Ritornano i Westkust di Göteborg e lo fanno con una formazione un po’ cambiata rispetto al precedente album. Il suono è, più o meno, quello che già  ricordavamo dalla precedente puntata, ma qualcosa di nuovo c’è. In primis Julia Bjernelind è ormai unica titolare del cantato e la sua voce ci pare migliorata, sopratutto più versatile e questo giova sicuramente alle melodie. Le chitarre restano rumorose, i ritmi alti e la melodia sa emergere a dovere, ma forse si è preferito diminire quel fragore travolgente che, in passato, era davvero irrefrenabile. Possiamo dire quindi che viene a mancare (volutamente, ne siamo convinti) quella minima componente punk-rock che, a tratti anche in modo disordinato, emergeva in “Last Forever”, per lasciare spazio a un maggior controllo della situazione (che non vuol dire abbassamento dei volumi, sia chiaro), che non inficia assolutamente un risultato più che piacevole.

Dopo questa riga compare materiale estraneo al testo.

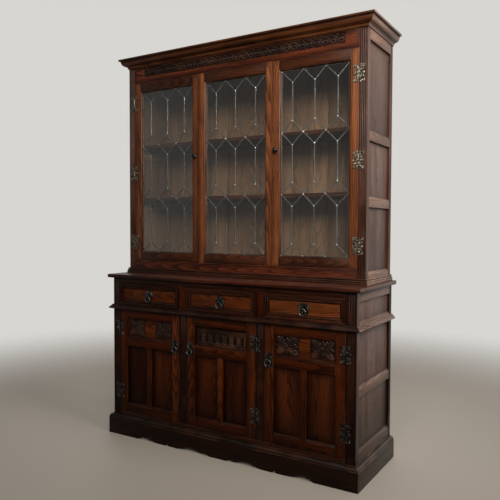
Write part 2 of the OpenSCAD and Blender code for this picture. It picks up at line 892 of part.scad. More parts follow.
// Leaf on the post side with the pin fixed in its two outer knuckles
module jamb_leaf() {
    along_y(-plate_t, -joint) {
        leaf_outline();
        for (s = [-1, 1]) translate([0, s * 14 - 5.5]) square([knuckle_r + 2, 11]);
    }
    translate([0, -axis_out, 0]) {
        cylinder(h = 2 * barrel_z + 3, r = pin_r, center = true, $fn = 24);
        for (s = [-1, 1]) {
            translate([0, 0, s * (barrel_z + 8) / 2])
                cylinder(h = barrel_z - 8, r = knuckle_r, center = true, $fn = 32);
            translate([0, 0, s * (barrel_z + 2.4)]) sphere(2.6, $fn = 24);
        }
    }
}

// Leaf on the door with the middle knuckle, bored for the pin
module door_leaf() {
    difference() {
        union() {
            along_y(-plate_t, 0) {
                leaf_outline();
                translate([0, -knuckle_z]) square([knuckle_r + 2, 2 * knuckle_z]);
            }
            translate([0, -axis_out, 0])
                cylinder(h = 2 * knuckle_z, r = knuckle_r, center = true, $fn = 32);
        }
        translate([0, -axis_out, 0])
            cylinder(h = 2 * knuckle_z + 2, r = pin_r + pin_fit, center = true, $fn = 24);
    }
}

// A leaf at the hinge line of a door, turned to the left where side is -1
module hinge_set(x, y, heights, side) {
    for (z = heights) translate([x, y, z]) mirror([side < 0 ? 1 : 0, 0, 0]) children();
}

// Hinge line of each cupboard door, and the side on which its post stands
cup_side = [-1, 1, 1];
cup_axis = [for (b = [0 : 2]) bay_x[b] + cup_side[b] * (bay_w - door_gap) / 2];

module display_jamb_hinges() {
    color(antique) for (s = [-1, 1])
        hinge_set(s * sash_axis_x, show_y, hinge_at[0], s) jamb_leaf();
}

module cupboard_jamb_hinges() {
    color(antique) for (b = [0 : 2])
        hinge_set(cup_axis[b], face_y, hinge_at[1], cup_side[b]) jamb_leaf();
}

module glazed_door_left_hinges()
    color(antique) hinge_set(-sash_axis_x, show_y, hinge_at[0], 1) door_leaf();
module glazed_door_right_hinges()
    color(antique) hinge_set(sash_axis_x, show_y, hinge_at[0], -1) door_leaf();

// Battens under the display shelves, and the blocks that the closed glazed doors meet
module display_battens_and_stops() {
    color(pine) both_sides() {
        for (z = shelf_z)
            block([disp_wall - batten, show_y + shelf_back + 10, z - joint - batten],
                [disp_wall - joint, disp_board_back - 10, z - joint]);
        translate([(door_x[0] + door_x[1]) / 2, 0, 0])
            block([-20, show_y + frame_t + joint, frieze_z - 12],
                [20, show_y + frame_t + 12, frieze_z + 14]);
    }
}

// Cupboard doors

// Panels of a door, grown to cut their own grooves
module door_panel_set(x, grow) {
    half = door_w / 2 - door_stile;
    y0 = face_y + panel_recess;
    lap = panel_lap + grow;
    block([x - half - lap, y0 - grow, crest_z0 - lap],
        [x + half + lap, y0 + panel_t + grow, crest_z1 + lap]);
    for (s = [-1, 1])
        let (mid = s * (half + muntin_w / 2) / 2, w = (half - muntin_w / 2) / 2 + lap)
            block([x + mid - w, y0 - grow, lower_z0 - lap],
                [x + mid + w, y0 + panel_t + grow, lower_z1 + lap]);
}

// Rail between the stiles, bevelled along its upper edge
module door_rail(x, z0, z1, drop) {
    half = door_w / 2 - door_stile - joint;
    along_x(x - half, x + half) polygon([[face_y, z0], [face_y, z1 - drop],
        [face_y + min(drop, bevel_in), z1], [face_y + door_t, z1], [face_y + door_t, z0]]);
}

module cupboard_frame(b) {
    x = bay_x[b];
    color(oak) difference() {
        union() {
            for (s = [-1, 1]) translate([x + s * (door_w - door_stile) / 2, 0, 0])
                block([-door_stile / 2, face_y, door_foot],
                    [door_stile / 2, face_y + door_t, door_head]);
            door_rail(x, crest_z1, door_head, 0);
            door_rail(x, lower_z1, crest_z0, chamfer);
            door_rail(x, door_foot, lower_z0, chamfer);
            along_x(x - muntin_w / 2, x + muntin_w / 2)
                polygon([[face_y, lower_z0 - chamfer + joint], [face_y + bevel_in, lower_z0 + joint],
                    [face_y + door_t, lower_z0 + joint], [face_y + door_t, lower_z1 - joint],
                    [face_y, lower_z1 - joint]]);
        }
        door_panel_set(x, play / 2);
    }
}

module cupboard_panels(b) {
    color(oak_light) door_panel_set(bay_x[b], 0);
}

module cupboard_door_left_frame() cupboard_frame(0);
module cupboard_door_centre_frame() cupboard_frame(1);
module cupboard_door_right_frame() cupboard_frame(2);
module cupboard_door_left_panels() cupboard_panels(0);
module cupboard_door_centre_panels() cupboard_panels(1);
module cupboard_door_right_panels() cupboard_panels(2);

// Handles

// Pierced outline of a handle plate, w wide, with the pivot at z = 0
module plate_outline(w, up, down) {
    lobe = 7;
    knop = 5;
    spine = max(w / 5, ear_x + ear_t + 1);
    difference() {
        union() {
            translate([-spine, -down + 9]) square([2 * spine, up + down - 18]);
            translate([-w / 2 + lobe, 0]) square([w - 2 * lobe, 8]);
            for (s = [-1, 1]) {
                translate([s * (w / 2 - lobe), 4]) circle(lobe, $fn = 24);
                translate([s * spine, up - knop - 4]) circle(knop, $fn = 24);
                translate([s * spine, -down + knop + 6]) circle(knop, $fn = 24);
            }
            translate([0, up - knop]) circle(knop, $fn = 24);
            translate([0, -down + knop]) circle(knop, $fn = 24);
        }
        for (s = [-1, 1]) {
            translate([s * (w / 2 - lobe), 4]) circle(1.7, $fn = 24);
            translate([s * spine, up - knop - 4]) circle(2.2, $fn = 24);
            translate([s * spine, -down + knop + 6]) circle(2.2, $fn = 24);
        }
    }
}

// Back plate with two ears that hold the ring's pin, the pin at the origin's height
module pull_plate(w, up, down) {
    difference() {
        union() {
            along_y(-plate_t, 0) plate_outline(w, up, down);
            for (s = [-1, 1]) translate([s * (ear_x + ear_t / 2), 0, 0]) {
                block([-ear_t / 2, -pull_out, -ear_r], [ear_t / 2, -plate_t / 2, ear_r]);
                translate([0, -pull_out, 0]) rotate([0, 90, 0])
                    cylinder(h = ear_t, r = ear_r, center = true, $fn = 32);
            }
        }
        translate([0, -pull_out, 0]) rotate([0, 90, 0])
            cylinder(h = 4 * ear_x, r = pin_r + pin_fit, center = true, $fn = 24);
    }
}

// Ring with its cross pin, hanging from the pivot
module pull_ring() {
    translate([0, -pull_out, 0]) {
        rotate([0, 90, 0]) {
            cylinder(h = 2 * (ear_x - play), r = ear_r, center = true, $fn = 32);
            cylinder(h = 2 * (ear_x + ear_t) - 0.4, r = pin_r, center = true, $fn = 24);
        }
        translate([0, 0, -ring_drop]) rotate([90, 0, 0]) rotate_extrude($fn = 48)
            translate([ring_r, 0]) circle(ring_bar, $fn = 24);
    }
}

module at_door_pull(b) {
    translate([bay_x[b] - cup_side[b] * (door_w - door_stile) / 2, face_y, door_pull_z])
        children();
}

module at_drawer_pull(b) {
    translate([bay_x[b], face_y, drawer_pull_z]) children();
}

// Door leaves of the hinges and the handle plate of one cupboard door
module cupboard_ironwork(b) {
    color(antique) {
        hinge_set(cup_axis[b], face_y, hinge_at[1], -cup_side[b]) door_leaf();
        at_door_pull(b) pull_plate(door_plate_w, door_plate_up, door_plate_down);
    }
}

module cupboard_door_left_ironwork() cupboard_ironwork(0);
module cupboard_door_centre_ironwork() cupboard_ironwork(1);
module cupboard_door_right_ironwork() cupboard_ironwork(2);
module cupboard_ring_left() color(antique) at_door_pull(0) pull_ring();
module cupboard_ring_centre() color(antique) at_door_pull(1) pull_ring();
module cupboard_ring_right() color(antique) at_door_pull(2) pull_ring();

// Drawers

module drawer_plate(b) {
    at_drawer_pull(b) pull_plate(drawer_plate_w, field_z[1] - plate_space - drawer_pull_z,
        drawer_pull_z - plate_space - field_z[0]);
}

// Section of the planted moulding, x inwards from the edge and y out from the front
module border_section() {
    flat = 0.46 * border_w;
    square([flat, border_out]);
    square([border_w, 1.5]);
    square([0.8 * border_w, 0.45 * border_out]);
    translate([0.7 * border_w, 0.42 * border_out]) circle(0.4 * border_out, $fn = 24);
}

// One side of the mitred moulding, drawn upright with its outer edge at x = 0
module border_side(span) {
    w = border_w;
    intersection() {
        upright(0, span) mirror([0, 1]) border_section();
        along_y(-border_out - 1, 1)
            polygon([[0, joint], [w, w + joint], [w, span - w - joint], [0, span - joint]]);
    }
}

// Bottom of a drawer, grown to cut its grooves in the sides and the front
module drawer_bottom(inner, grow) {
    x = inner + bottom_lap + grow;
    block([-x, box_front - bottom_lap - grow, bottom_z - grow],
        [x, box_back + grow, bottom_z + bottom_t + grow]);
}

module drawer(b) {
    half = bay_w / 2 - drawer_gap;
    tall = front_z1 - front_z0;
    side_x = half - 0.5;
    inner = side_x - drawer_side_t - joint;
    translate([bay_x[b], 0, 0]) {
        color(oak_light) difference() {
            block([-half, face_y, front_z0], [half, box_front, front_z1]);
            drawer_bottom(inner, play / 2);
        }
        color(oak_dark) translate([0, face_y - joint, 0]) {
            translate([-half, 0, front_z0]) border_side(tall);
            translate([half, 0, front_z0]) mirror([1, 0, 0]) border_side(tall);
            translate([-half, 0, front_z1]) rotate([0, 90, 0]) border_side(2 * half);
            translate([-half, 0, front_z0]) mirror([0, 0, 1]) rotate([0, 90, 0])
                border_side(2 * half);
        }
        color(pine) {
            both_sides() difference() {
                block([side_x - drawer_side_t, box_front + joint, box_z0],
                    [side_x, box_back, box_z1]);
                drawer_bottom(inner, play / 2);
            }
            block([-inner, box_back - drawer_side_t, bottom_z + bottom_t + joint],
                [inner, box_back, box_z1]);
            drawer_bottom(inner, 0);
        }
    }
}

module drawer_left_box() drawer(0);
module drawer_centre_box() drawer(1);
module drawer_right_box() drawer(2);
module drawer_left_plate() color(antique) drawer_plate(0);
module drawer_centre_plate() color(antique) drawer_plate(1);
module drawer_right_plate() color(antique) drawer_plate(2);
module drawer_left_ring() color(antique) at_drawer_pull(0) pull_ring();
module drawer_centre_ring() color(antique) at_drawer_pull(1) pull_ring();
module drawer_right_ring() color(antique) at_drawer_pull(2) pull_ring();

plinth();
base_corner_posts();
base_mullions();
base_face_rails();
base_side_frames();
base_side_panels();
base_back_panel();
base_case_boards();
drawer_runners();
cupboard_shelves();
waist_moulding();
counter_top();
display_foot_moulding();
display_corner_posts();
display_face_rails();
display_side_frames();
display_side_panels();
display_back_boards();
display_case_boards();
display_shelves();
display_battens_and_stops();
fixed_light_frame();
fixed_light_glass();
fixed_light_leading();
cornice();
display_jamb_hinges();
cupboard_jamb_hinges();
base_battens_and_stops();
glazed_door_left_frame();
glazed_door_left_glass();
glazed_door_left_leading();
glazed_door_left_knob();
glazed_door_left_hinges();
glazed_door_right_frame();
glazed_door_right_glass();
glazed_door_right_leading();
glazed_door_right_knob();
glazed_door_right_hinges();
cupboard_door_left_frame();
cupboard_door_left_panels();
cupboard_door_left_ironwork();
cupboard_ring_left();
cupboard_door_centre_frame();
cupboard_door_centre_panels();
cupboard_door_centre_ironwork();
cupboard_ring_centre();
cupboard_door_right_frame();
cupboard_door_right_panels();
cupboard_door_right_ironwork();
cupboard_ring_right();
drawer_left_box();
drawer_left_plate();
drawer_left_ring();
drawer_centre_box();
drawer_centre_plate();
drawer_centre_ring();
drawer_right_box();
drawer_right_plate();
drawer_right_ring();
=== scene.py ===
import json
import math
import random

import bmesh
import bpy
from mathutils import Matrix, Vector, noise

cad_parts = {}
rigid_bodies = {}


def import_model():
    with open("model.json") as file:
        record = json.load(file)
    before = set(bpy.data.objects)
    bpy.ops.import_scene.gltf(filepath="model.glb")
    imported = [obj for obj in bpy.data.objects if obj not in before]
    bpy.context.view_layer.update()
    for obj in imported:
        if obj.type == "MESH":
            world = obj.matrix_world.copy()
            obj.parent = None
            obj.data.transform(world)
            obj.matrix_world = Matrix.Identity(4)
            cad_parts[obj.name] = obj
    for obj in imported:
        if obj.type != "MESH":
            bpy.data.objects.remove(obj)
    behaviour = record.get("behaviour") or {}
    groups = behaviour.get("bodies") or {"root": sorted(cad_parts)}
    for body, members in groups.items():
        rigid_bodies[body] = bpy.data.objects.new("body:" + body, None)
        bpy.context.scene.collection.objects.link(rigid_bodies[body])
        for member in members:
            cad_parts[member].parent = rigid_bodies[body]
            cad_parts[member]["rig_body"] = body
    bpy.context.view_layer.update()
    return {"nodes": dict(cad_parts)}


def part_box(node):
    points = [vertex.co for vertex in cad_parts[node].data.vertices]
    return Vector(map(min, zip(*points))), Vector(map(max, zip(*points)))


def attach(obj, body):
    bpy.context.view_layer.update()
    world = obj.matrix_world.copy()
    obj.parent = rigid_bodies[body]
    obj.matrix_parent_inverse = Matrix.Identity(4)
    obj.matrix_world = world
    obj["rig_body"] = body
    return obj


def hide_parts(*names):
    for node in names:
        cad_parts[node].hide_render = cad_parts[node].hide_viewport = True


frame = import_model()
nodes = frame["nodes"]
mm = 0.001

# planes of the two cases' faces, and the places of pins and pulls on them, in millimetres
layout = {
    "showFace": -90,
    "baseFace": -202,
    "glazedPin": 606.4,
    "glazedHinges": (969.2, 1321.0, 1672.8),
    "cupboardPins": {"left": -604.4, "centre": 186.4, "right": 604.4},
    "cupboardHinges": (222.2, 539.8),
    "pullPlaces": {"left": -253.7, "centre": -164.3, "right": 253.7},
    "pullHeight": 485.2,
    "drawerPlaces": {"left": -418, "centre": 0, "right": 418},
    "drawerPullHeight": 713.5,
}


def fill(tree, node, inputs):
    # an input takes another node's output or a plain value
    for name, value in inputs.items():
        if isinstance(value, bpy.types.NodeSocket):
            tree.links.new(value, node.inputs[name])
        else:
            node.inputs[name].default_value = value


def newNode(tree, kind, place, inputs=None, **settings):
    node = tree.nodes.new("ShaderNode" + kind)
    node.location = place
    for name, value in settings.items():
        setattr(node, name, value)
    fill(tree, node, inputs or {})
    return node


def newGroup(name, inputs, outputs):
    # the inputs come with their kind, and every output is a plain number
    group = bpy.data.node_groups.new(name, "ShaderNodeTree")
    for label, kind in inputs.items():
        group.interface.new_socket(label, in_out="INPUT", socket_type="NodeSocket" + kind)
    for label in outputs:
        group.interface.new_socket(label, in_out="OUTPUT", socket_type="NodeSocketFloat")
    start, end = group.nodes.new("NodeGroupInput"), group.nodes.new("NodeGroupOutput")
    start.location, end.location = (-900, 0), (900, 0)
    return group, start.outputs, end


def useGroup(tree, group, place, **inputs):
    return newNode(tree, "Group", place, inputs, node_tree=group).outputs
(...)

L’alternanza tra pezzi più energici e pimpanti (“Junior è una gran bella cavalcata, alla Westkust verrebbe proprio da dire, mentre “Rush” è tanto sonica quanto pop, brano perfetto a dire poco!) e momenti più avvolgenti è curata e ben calibrata, anche se dobbiamo dire che le nostre preferenze vanno alle canzoni in cui il ritmo si abbassa leggermente e la componente shoegaze classica emerge e trionfa, pensiamo a due perle assolute come “Daylight” (che è praticamente la versione dei Westkust di “Vapour Trail” dei Ride) e sopratutto “Adore”, vero pezzo forte dell’album.

Disco da ascoltare a tutto volume: la primavera è in arrivo e più che il sole e gli alberi in fiore, beh, sono album come questo che ce lo dicono!